A study of the Nephrology and Renal Transplantation research group of the IDIBELL demonstrates that renal transplant patients who present regulatory T cells with high expression of FOXP3 factor demethylated, both in blood or directly into the transplanted organ, have a better functional outcome of the graft.
This is because these cells preserve their suppressor activity against allogeneic effector response (of organ rejection not recognized). The research results were published in the electronic edition of the American Journal of Transplantation.
The best-known function of lymphocytes or T cells in the context of the alloimmune response is the effector or inflammatory one, which is precisely what, causes rejection in organ transplantation. But there is a subtype of T cells, regulatory ones, whose function is precisely the regulation and modulation of effector immune response, are immunosuppressive and therefore very interesting in the field of transplantation.
The best known phenotype of these cells presented the transcription factor FOXP3 but in humans, Regulatory T cells don’t always have the regulatory function. Therefore IDIBELL researchers decided to characterize the epigenetic of these cells. The study of the chemical modifications present in the DNA of the transcription factor FOXP3.
The study was conducted in two groups of renal transplant patients: one with acute rejection and other with subclinical rejection (the functioning of the transplanted organ is good but a biopsy detects high levels of T cells that suggest a rejection). “In patients with acute rejection, T cells showed an epigenetic modification (methylation) in FOXP3” explained IDIBELL researcher and first author of the paper, Oriol Bestard, “while patients with subclinical rejection and good renal function did not have this change in FOXP3, they preserved the factor demethylated.”
Thus, this epigenetic change in FOXP3 serves as a biomarker of prognosis in kidney transplant. If it is demethylated these are cells with regulatory function of the immune response that will help us to control organ rejection.

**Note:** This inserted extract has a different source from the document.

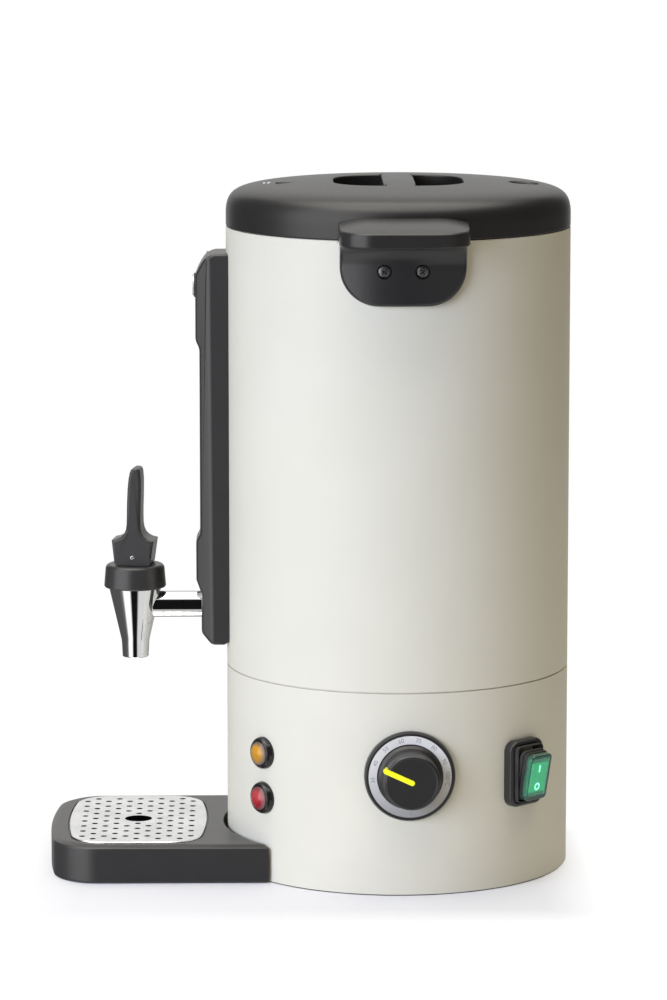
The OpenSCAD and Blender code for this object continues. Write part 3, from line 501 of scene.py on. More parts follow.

The ultimate goal of research is to prevent that patients undergoing kidney transplantation have also to undergo an immunosuppressive therapy with adverse effects that this entails. “In Europe” Bestard explained, “have begun preliminary clinical studies with cell therapies to infuse regulatory T cells to transplant patients, with the results of this study, the therapy would be more accurate because we could infuse only regulatory T cells with FOXP3 factor demethylated, which are actually those that have immunoregulatory activity. ”
Article’s reference
Bestard O.*, Cuñetti L.*, Cruzado J.M.*, Lucia M.*, Valdez R.*, Olek S., Melilli E.*, Torras J.*, Mast R., Gomà M., Franquesa M.* and Grinyó J.M.*. Intragraft regulatory T cells in protocol biopsies retain Foxp3 Demethylation and are protective biomarkers for kidney graft outcome. American Journal of Transplantation. doi: 10.1111/j.1600-6143.2011.03633.x.